Pablo and Emanuel said they miss their extended family back in Guatemala. “Here we are safer. Things are more controlled. There is less violence. The schools are safer,” said Pablo. “But we miss our friends.”

And the threat of deportation is always on their minds.

“To see my son, who was 3 years old when I left, looking like a grown man, now 15 years old, was just something beautiful,” said Franklin Carranza, who will celebrate Christmas with all three of his children for the first time this year.
Al Jazeera America

Around 6 one morning last fall, two Immigration and Customs Enforcement (ICE) agents arrived at the Carranzas’ door, looking for Sandra.

Emanuel said he and his siblings were getting ready for school when he heard yelling in English, then his father called them all downstairs in Spanish. Pablo said he was still in a towel when the ICE agents lined them up and asked for their documents. Melissa was crying and screaming.

“After checking everyone’s papers, they told me, ‘Señora Sandra, do you know you have an order of deportation against you?’ And I started crying, and I was scared because they had never detained me. And they took me with them. I was so terrified, I cried the whole way,” said Sandra.

“One of the agents wanted to handcuff me here in the house, but the other saw my daughter was crying a lot and yelling, ‘Mami, mami, don’t go!’ and so the other agent told her to handcuff me outside because it would traumatize my daughter,” she added.

Sandra was released after two hours, she said. But from that day on, she said she couldn’t wait any longer to legalize her family’s presence in the U.S. So on Nov. 20, Sandra and six other families presented themselves to United States Citizenship and Immigration Services (USCIS) in Newark, submitting their formal requests for deferred action and protesting what they say are abusive practices by ICE agents such as workplace and home raids and retaliation against those like Sandra and Franklin who choose to speak out.

Jorge Torres, a leader with Unidad Latina en Acción (ULA), helped organize the protest in Newark.
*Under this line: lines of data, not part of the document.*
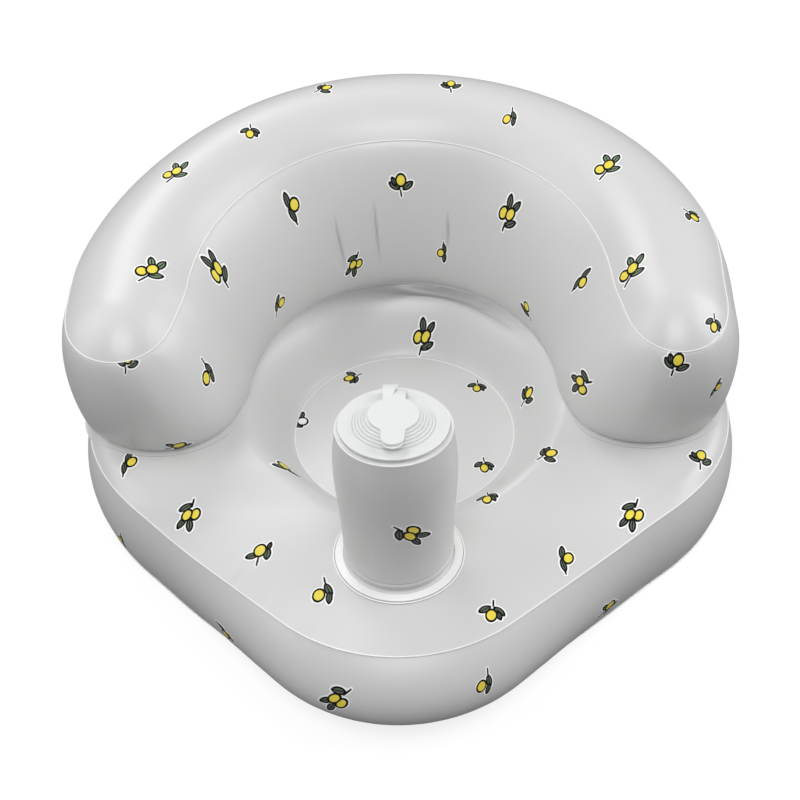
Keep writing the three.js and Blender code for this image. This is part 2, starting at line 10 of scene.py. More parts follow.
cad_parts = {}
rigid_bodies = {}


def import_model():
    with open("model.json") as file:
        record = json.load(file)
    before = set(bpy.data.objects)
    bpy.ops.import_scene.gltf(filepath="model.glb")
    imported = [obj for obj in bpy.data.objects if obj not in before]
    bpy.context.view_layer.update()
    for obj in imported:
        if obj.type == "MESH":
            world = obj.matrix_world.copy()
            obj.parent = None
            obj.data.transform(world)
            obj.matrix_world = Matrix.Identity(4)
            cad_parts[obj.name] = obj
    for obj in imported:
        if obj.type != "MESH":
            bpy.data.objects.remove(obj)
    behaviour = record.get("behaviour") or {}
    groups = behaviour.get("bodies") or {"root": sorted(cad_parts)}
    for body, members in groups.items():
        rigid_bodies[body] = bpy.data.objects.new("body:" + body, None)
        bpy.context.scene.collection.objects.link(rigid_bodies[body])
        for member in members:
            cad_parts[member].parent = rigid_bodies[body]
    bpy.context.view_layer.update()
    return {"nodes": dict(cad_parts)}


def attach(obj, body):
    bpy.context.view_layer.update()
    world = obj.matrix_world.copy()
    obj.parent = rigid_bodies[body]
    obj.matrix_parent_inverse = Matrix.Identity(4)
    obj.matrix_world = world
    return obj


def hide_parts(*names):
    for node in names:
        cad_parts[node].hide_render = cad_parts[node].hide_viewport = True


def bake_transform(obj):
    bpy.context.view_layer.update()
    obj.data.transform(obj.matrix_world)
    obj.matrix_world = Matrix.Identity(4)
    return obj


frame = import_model()
scene = bpy.context.scene


# Camera
# It looks down at the seat from the front, from a little more than arm's length,
# through a short telephoto lens. The printed sprigs are placed as it sees them.
camera_distance = 1.4
camera_tilt, camera_turn, camera_roll = np.radians((43.93, 2.68, -2.16))
camera_aim = Vector((-0.0014, -0.028, 0.110))
film_width = 36
picture_width = 800
focal_length_px = 1689.8

camera_back = Vector((math.sin(camera_turn) * math.cos(camera_tilt),
                      -math.cos(camera_turn) * math.cos(camera_tilt),
                      math.sin(camera_tilt)))
level_right = (-camera_back).cross(Vector((0, 0, 1))).normalized()
level_up = level_right.cross(-camera_back)
camera_right = level_right * math.cos(camera_roll) + level_up * math.sin(camera_roll)
camera_up = level_up * math.cos(camera_roll) - level_right * math.sin(camera_roll)
camera_place = camera_aim + camera_distance * camera_back


def add_object(name, data):
    made = bpy.data.objects.new(name, data)
    scene.collection.objects.link(made)
    return made


camera = add_object("camera", bpy.data.cameras.new("camera"))
camera.data.sensor_width = film_width
camera.data.lens = focal_length_px * film_width / picture_width
camera_axes = Matrix((camera_right, camera_up, camera_back)).transposed()
camera.matrix_world = Matrix.Translation(camera_place) @ camera_axes.to_4x4()
scene.camera = camera


# Base chamber, side wall
# A strip of soft vinyl film that stands round the pear-shaped base. Air swells it
# out between its two welds, most of all round the nose.
film_thickness = 0.0005
weld_gap = 0.0003
rear_radius, rear_centre_y = 0.270, -0.005
shoulder_radius = 0.160
nose_radius, nose_reach = 0.133, 0.268
base_seam_height = 0.078
side_swell, nose_swell = 0.007, 0.027
flank_turn = math.radians(55)
base_lean, lean_start, lean_run = 0.0038, -0.75, 0.5
shoulder_trim, trim_bearing, trim_spread = 0.0034, math.radians(-28), math.radians(12)
base_stations = 480
side_rows = 40
weld_pucker, pucker_reach, pucker_flat = 0.00014, 0.013, 0.003
pucker_waves = ((61, 1, 0), (97, 0.8, 1.7), (143, 0.6, 0.4))
cut_edge_angle = math.radians(50)
# How dark the painted shade in the crease under the back wall makes the film.
painted_shade_tone = 0.62
outer_faces = {}


def smooth(value):
    t = np.clip(value, 0, 1)
    return t * t * (3 - 2 * t)


def mix(a, b, t):
    return a + (b - a) * t


def polar(radius, angle, height):
    radius, angle, height = np.broadcast_arrays(radius, angle, height)
    return np.stack([radius * np.cos(angle), radius * np.sin(angle), height], -1)


def base_radius(angle):
    """How far the seam of the base lies from the middle of the seat, in a direction."""
    ahead, across = np.sin(angle), np.abs(np.cos(angle))
    span_x = rear_radius - shoulder_radius
    span_y = rear_centre_y - (nose_radius - nose_reach)
    spread = math.acos((nose_radius - shoulder_radius) / math.hypot(span_x, span_y))
    normal = math.atan2(span_y, span_x) - spread
    nx, ny = math.cos(normal), math.sin(normal)
    flank_start = (span_x + shoulder_radius * nx, rear_centre_y + shoulder_radius * ny)
    flank_end = (nose_radius * nx, nose_radius - nose_reach + nose_radius * ny)

    def to_arc(x, y, radius):
        along = across * x + ahead * y
        return along + np.sqrt(np.maximum(along**2 - x * x - y * y + radius**2, 0))

    flank = (nx * flank_start[0] + ny * flank_start[1]) / (nx * across + ny * ahead)
    bearing = np.arctan2(ahead, across)
    lean = base_lean * np.cos(angle) * smooth((ahead - lean_start) / lean_run)
    trim = shoulder_trim * np.exp(-((bearing - trim_bearing) / trim_spread) ** 2)
    return lean - trim + np.select(
        [bearing >= math.atan2(rear_centre_y, rear_radius),
         bearing >= math.atan2(flank_start[1], flank_start[0]),
         bearing >= math.atan2(flank_end[1], flank_end[0])],
        [to_arc(0, rear_centre_y, rear_radius),
         to_arc(span_x, rear_centre_y, shoulder_radius),
         flank],
        to_arc(0, nose_radius - nose_reach, nose_radius))


def puckers(round_share, from_weld, depth=weld_pucker):
    """Small uneven waves that the heat of a weld leaves in the film beside it. Each
    weld adds a number of its own to the share, so that no two are alike."""
    wave = sum(share * np.sin(2 * math.pi * waves * round_share + start)
               for waves, share, start in pucker_waves)
    fade = np.exp(-from_weld / pucker_reach) * (1 - np.exp(-from_weld / pucker_flat))
    return depth * wave * fade


def object_from(name, points, faces, material):
    mesh = bpy.data.meshes.new(name)
    mesh.from_pydata(np.asarray(points, float).reshape(-1, 3).tolist(), [], faces)
    mesh.shade_smooth()
    mesh.materials.append(material)
    return add_object(name, mesh)


def ring_faces(rows, stations, closed=False, upwards=False):
    """Faces between closed rings of points, each ring below the one before it."""
    faces = [(j * stations + i, (j + 1) % rows * stations + i,
              (j + 1) % rows * stations + (i + 1) % stations, j * stations + (i + 1) % stations)
             for j in range(rows if closed else rows - 1) for i in range(stations)]
    return [(a, d, c, b) for a, b, c, d in faces] if upwards else faces


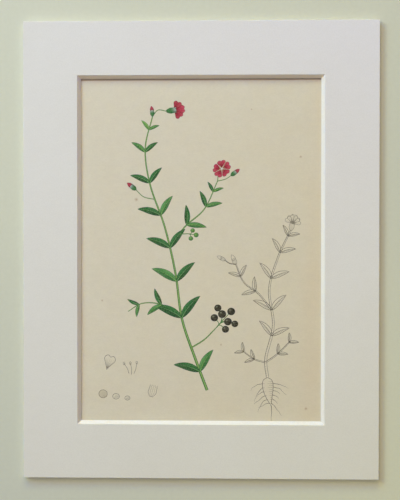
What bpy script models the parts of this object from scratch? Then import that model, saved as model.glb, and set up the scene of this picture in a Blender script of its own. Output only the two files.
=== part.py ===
"""A window-mounted print, lying face up.

A bevel-cut window board lies over a printed sheet and a thin backing card of
the same outline.  The sheet hangs from the underside of the window board by
two strips of gummed paper tape across its top edge.  The card is bonded to
the board by a strip of double-sided foam tape along each side, which leaves
the sheet room to hang a little below the board.

Metres, +Z up through the thickness, +Y towards the top of the picture.
The origin is the middle of the backing card's underside.
"""
import bpy
import bmesh
from math import tan, radians
from mathutils import Vector

# ---- driving dimensions, metres -------------------------------------------
BOARD_W = 0.2170            # window board and backing card, across
BOARD_H = 0.2794            # window board and backing card, top to bottom
BOARD_T = 0.0021            # six-ply window board
CARD_T = 0.00040            # backing card
BORDER = 0.0330             # edge of the board to the aperture, on the face
BEVEL_DEG = 45.0            # slope of the aperture's cut edge
GAP = 0.00065               # card to board, for the sheet and the tapes

SHEET_W = 0.1650            # printed leaf, larger than the aperture
SHEET_H = 0.2380
SHEET_T = 0.00016
SHEET_Y = -0.0040           # the leaf sits a little low, to clear its hinges
SHEET_DROP = 0.00030        # how far it hangs below the board
SKIN = 0.00005              # clearance at a stuck or resting face

HINGE_W = 0.0380            # gummed paper hinge across the leaf's top edge
HINGE_BELOW = 0.0100        # how far it reaches down the leaf's back
HINGE_ABOVE = 0.0085        # how far it goes up the board's underside
HINGE_T = 0.00007
HINGE_X = 0.0520            # the hinges, either side of the middle

BOND_W = 0.0120             # double-sided foam tape between card and board
BOND_T = GAP - 2 * SKIN
BOND_INSET = 0.0030         # outer edge of the boards to the tape
BOND_BREAK = 0.0010         # between the ends of neighbouring tapes

# ---- levels that follow ----------------------------------------------------
Z_CARD = CARD_T
Z_WINDOW = CARD_T + GAP
Z_FACE = Z_WINDOW + BOARD_T
SHEET_TOP = SHEET_Y + SHEET_H / 2


def clear_scene():
    for ob in list(bpy.data.objects):
        bpy.data.objects.remove(ob, do_unlink=True)


def collection(name):
    col = bpy.data.collections.get(name) or bpy.data.collections.new(name)
    if name not in bpy.context.scene.collection.children:
        bpy.context.scene.collection.children.link(col)
    return col


def material(name, colour, roughness):
    mat = bpy.data.materials.new(name)
    mat.use_nodes = True
    bsdf = mat.node_tree.nodes["Principled BSDF"]
    bsdf.inputs["Base Color"].default_value = (*colour, 1.0)
    bsdf.inputs["Roughness"].default_value = roughness
    bsdf.inputs["Metallic"].default_value = 0.0
    return mat


def move_to(ob, col):
    for c in list(ob.users_collection):
        c.objects.unlink(ob)
    col.objects.link(ob)


def slab(name, size, low_z, x, y, mat, col, parent):
    """A flat rectangular piece, its underside at low_z."""
    bpy.ops.mesh.primitive_cube_add(size=1.0)
    ob = bpy.context.active_object
    ob.name = name
    ob.data.name = name
    ob.scale = size
    bpy.ops.object.transform_apply(location=False, rotation=False, scale=True)
    ob.location = (x, y, low_z + size[2] / 2)
    ob.data.materials.append(mat)
    move_to(ob, col)
    ob.parent = parent
    return ob


def aperture_cutter(col, parent):
    """A frustum whose sides slope at the bevel angle, wider at the face.

    It stands out past both faces of the board, on the same slope, so that
    the cut leaves one plane on each side of the aperture.
    """
    past = 0.001
    slope = 1.0 / tan(radians(BEVEL_DEG))
    face_hw = BOARD_W / 2 - BORDER
    face_hh = BOARD_H / 2 - BORDER
    z_low, z_high = Z_WINDOW - past, Z_FACE + past
    mesh = bpy.data.meshes.new("aperture_cutter")
    bm = bmesh.new()
    bmesh.ops.create_cube(bm, size=2.0)
    for v in bm.verts:
        z = z_high if v.co.z > 0 else z_low
        inward = (Z_FACE - z) * slope
        v.co = Vector((v.co.x * (face_hw - inward),
                       v.co.y * (face_hh - inward), z))
    bm.normal_update()
    bm.to_mesh(mesh)
    bm.free()
    cutter = bpy.data.objects.new("aperture_cutter", mesh)
    cutter.hide_render = True
    cutter.display_type = 'WIRE'
    col.objects.link(cutter)
    cutter.parent = parent
    return cutter


def main():
    clear_scene()
    parts = collection("mounted_print")
    cutters = collection("cutters")

    board_white = material("board_white", (0.74, 0.73, 0.71), 0.88)
    card_white = material("card_white", (0.70, 0.68, 0.62), 0.90)
    leaf_paper = material("leaf_paper", (0.62, 0.56, 0.43), 0.85)
    gummed = material("gummed_paper", (0.72, 0.68, 0.58), 0.90)
    bonding = material("double_sided_tape", (0.78, 0.77, 0.72), 0.60)

    mount = bpy.data.objects.new("mount", None)
    parts.objects.link(mount)

    slab("backing_card", (BOARD_W, BOARD_H, CARD_T), 0.0, 0.0, 0.0,
         card_white, parts, mount)
    window = slab("window_mat", (BOARD_W, BOARD_H, BOARD_T), Z_WINDOW,
                  0.0, 0.0, board_white, parts, mount)
    cut = window.modifiers.new("aperture", 'BOOLEAN')
    cut.operation = 'DIFFERENCE'
    cut.solver = 'EXACT'
    cut.object = aperture_cutter(cutters, mount)

    sheet_z = Z_WINDOW - SHEET_DROP - SHEET_T
    slab("print_sheet", (SHEET_W, SHEET_H, SHEET_T), sheet_z,
         0.0, SHEET_Y, leaf_paper, parts, mount)
    hinge_len = HINGE_BELOW + HINGE_ABOVE
    hinge_y = SHEET_TOP - HINGE_BELOW + hinge_len / 2
    hinge_z = sheet_z - 0.8 * SKIN - HINGE_T
    for side, x in (("left", -HINGE_X), ("right", HINGE_X)):
        slab("hinge_tape_" + side, (HINGE_W, hinge_len, HINGE_T), hinge_z,
             x, hinge_y, gummed, parts, mount)

    # the bonding tapes: full length at top and bottom, between them at the sides
    across = BOARD_W - 2 * BOND_INSET
    along = BOARD_H - 2 * (BOND_INSET + BOND_W + BOND_BREAK)
    end_y = BOARD_H / 2 - BOND_INSET - BOND_W / 2
    side_x = BOARD_W / 2 - BOND_INSET - BOND_W / 2
    bond_z = Z_CARD + SKIN
    for name, y in (("top", end_y), ("bottom", -end_y)):
        slab("bond_tape_" + name, (across, BOND_W, BOND_T), bond_z,
             0.0, y, bonding, parts, mount)
    for name, x in (("left", -side_x), ("right", side_x)):
        slab("bond_tape_" + name, (BOND_W, along, BOND_T), bond_z,
             x, 0.0, bonding, parts, mount)


main()
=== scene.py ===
"""Looks for a window-mounted botanical print, lying face up on a plain pale surface."""
import math
import random

import bpy
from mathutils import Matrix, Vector
from mathutils.geometry import delaunay_2d_cdt


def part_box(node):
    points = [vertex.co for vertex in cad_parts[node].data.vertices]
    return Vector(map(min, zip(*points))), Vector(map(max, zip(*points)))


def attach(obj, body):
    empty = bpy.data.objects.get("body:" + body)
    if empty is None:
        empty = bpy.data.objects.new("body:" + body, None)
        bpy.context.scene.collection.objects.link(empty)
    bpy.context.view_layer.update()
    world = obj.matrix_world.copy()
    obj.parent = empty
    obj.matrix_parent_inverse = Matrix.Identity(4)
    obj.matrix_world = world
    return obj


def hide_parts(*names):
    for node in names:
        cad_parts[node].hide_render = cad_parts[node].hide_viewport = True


MM = 0.001

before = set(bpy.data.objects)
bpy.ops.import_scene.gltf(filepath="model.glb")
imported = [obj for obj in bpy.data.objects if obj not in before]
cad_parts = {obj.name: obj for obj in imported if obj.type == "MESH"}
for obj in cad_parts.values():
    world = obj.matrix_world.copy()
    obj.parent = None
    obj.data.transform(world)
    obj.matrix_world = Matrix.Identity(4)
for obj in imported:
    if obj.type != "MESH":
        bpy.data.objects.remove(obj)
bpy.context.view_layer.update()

win_lo, win_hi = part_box("window_mat")
card_lo, card_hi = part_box("backing_card")
leaf_lo, leaf_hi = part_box("print_sheet")

BOARD_W = win_hi.x - win_lo.x
BOARD_H = win_hi.y - win_lo.y
BOARD_T = win_hi.z - win_lo.z
BORDER = 33.0 * MM
FOOT_X = BOARD_W / 2 - BORDER - BOARD_T      # half the aperture, where the bevel ends
FOOT_Y = BOARD_H / 2 - BORDER - BOARD_T


# --------------------------------------------------------------------------
# camera, light and floor
# --------------------------------------------------------------------------
scene = bpy.context.scene
scene.view_settings.view_transform = 'Standard'
scene.view_settings.look = 'None'

cam_data = bpy.data.cameras.new("camera")
cam_data.sensor_fit = 'VERTICAL'
cam_data.sensor_height = 36.0
cam_data.lens = 60.0
cam_data.clip_start = 0.01
camera = bpy.data.objects.new("camera", cam_data)
camera.location = (0.01126, 0.00537, 0.51106)
camera.rotation_euler = [math.radians(a) for a in (-0.596, 1.310, 0.035)]
scene.collection.objects.link(camera)
scene.camera = camera


def softbox(name, turn, lift, watts, aim=(0.0, 0.0, 0.0)):
    """A gridded disk two metres off: turn clockwise from the picture's top, lift above the floor.

    watts: red, green and blue power, so that the lamps' colours mix on the paper.
    """
    a, e = math.radians(turn), math.radians(lift)
    where = Vector((math.sin(a) * math.cos(e), math.cos(a) * math.cos(e), math.sin(e))) * 2.0
    data = bpy.data.lights.new(name, 'AREA')
    data.shape = 'DISK'
    data.size = 0.6
    data.spread = math.radians(100.0)
    data.energy = max(watts)
    data.color = [w / max(watts) for w in watts]
    ob = bpy.data.objects.new(name, data)
    ob.location = where
    ob.rotation_euler = (Vector(aim) - where).to_track_quat('-Z', 'Y').to_euler()
    ob.visible_camera = False
    scene.collection.objects.link(ob)
    return ob


# low daylight from the top and the left, which rakes across the aperture's edges; three
# cooler lamps are aimed past the upper left corner, so that their light falls away
UPPER_LEFT = (-0.35, 0.45, 0.0)
softbox("overhead", 0, 80, (2.76, 2.40, 1.92))
softbox("left", -60, 34, (4.28, 3.85, 1.59))
softbox("high_left", -60, 62, (1.77, 1.58, 1.54))
softbox("low_top", 0, 25, (4.51, 3.93, 0.19))
softbox("cool_corner", -30, 25, (0.0, 2.10, 5.27), UPPER_LEFT)
softbox("cool_left", -60, 25, (0.88, 1.71, 2.80), UPPER_LEFT)
softbox("cool_top", 0, 42, (0.38, 0.0, 2.20), UPPER_LEFT)

# a dim room, paler towards the horizon
world = bpy.data.worlds.new("room")
scene.world = world
world.use_nodes = True
room = world.node_tree
facing = room.nodes.new('ShaderNodeTexCoord')
parts = room.nodes.new('ShaderNodeSeparateXYZ')
shade = room.nodes.new('ShaderNodeValToRGB')
room.links.new(facing.outputs['Generated'], parts.inputs[0])
room.links.new(parts.outputs[2], shade.inputs[0])
room.links.new(shade.outputs[0], room.nodes["Background"].inputs["Color"])
levels = shade.color_ramp.elements
while len(levels) < 5:
    levels.new(0.5)
for e, (height, grey) in zip(levels, ((0.0, 0.47), (0.06, 0.42), (0.17, 0.20), (0.35, 0.050), (1.0, 0.040))):
    e.position = height
    e.color = (grey, grey * 0.985, grey * 0.88, 1.0)
room.nodes["Background"].inputs["Strength"].default_value = 1.0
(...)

Both Sandra and Franklin have become active in ULA and the immigrants’ rights movement.

“We were there to show this country that these people have human rights and deserve to be part of it,” Torres said. “And our position now is not just ‘not one more deportation.’ It is to keep fighting for the other 7 million people who are not included in this [executive] action.”

An executive memo from the Department of Homeland Security dated Nov. 20 states that “under this revised policy, those who entered illegally prior to Jan. 1, 2014, who never disobeyed a prior order of removal and were never convicted of a serious offense will not be priorities for removal.”

ICE Public Affairs Officer Harold Ort said in an email that the agency immediately began screening individuals in their custody who may be affected by executive actions and “released 183 individuals from detention under prosecutorial discretion” from Nov. 20 to Nov. 29.

“ICE will continue to focus its priorities on national security threats, convicted felons, gang members and recent illegal entrants,” he wrote.

Sandra said she is confident she will be allowed to stay with her family under Obama’s plan. But standing in her kitchen in Trenton, as her children happily picked apart pieces of fried tilapia and poured glasses of apple juice, she said she won’t stop pushing for a permanent solution. 

“I feel happy because at least there is some relief that they aren’t going to deport me now. But I also feel sad because I hoped [Obama] would give us something different, not just permission to work but something more,” she said. “We are excited to see what happens this Christmas. Because for so many years, I waited for us all to be here together. That has always been my dream.”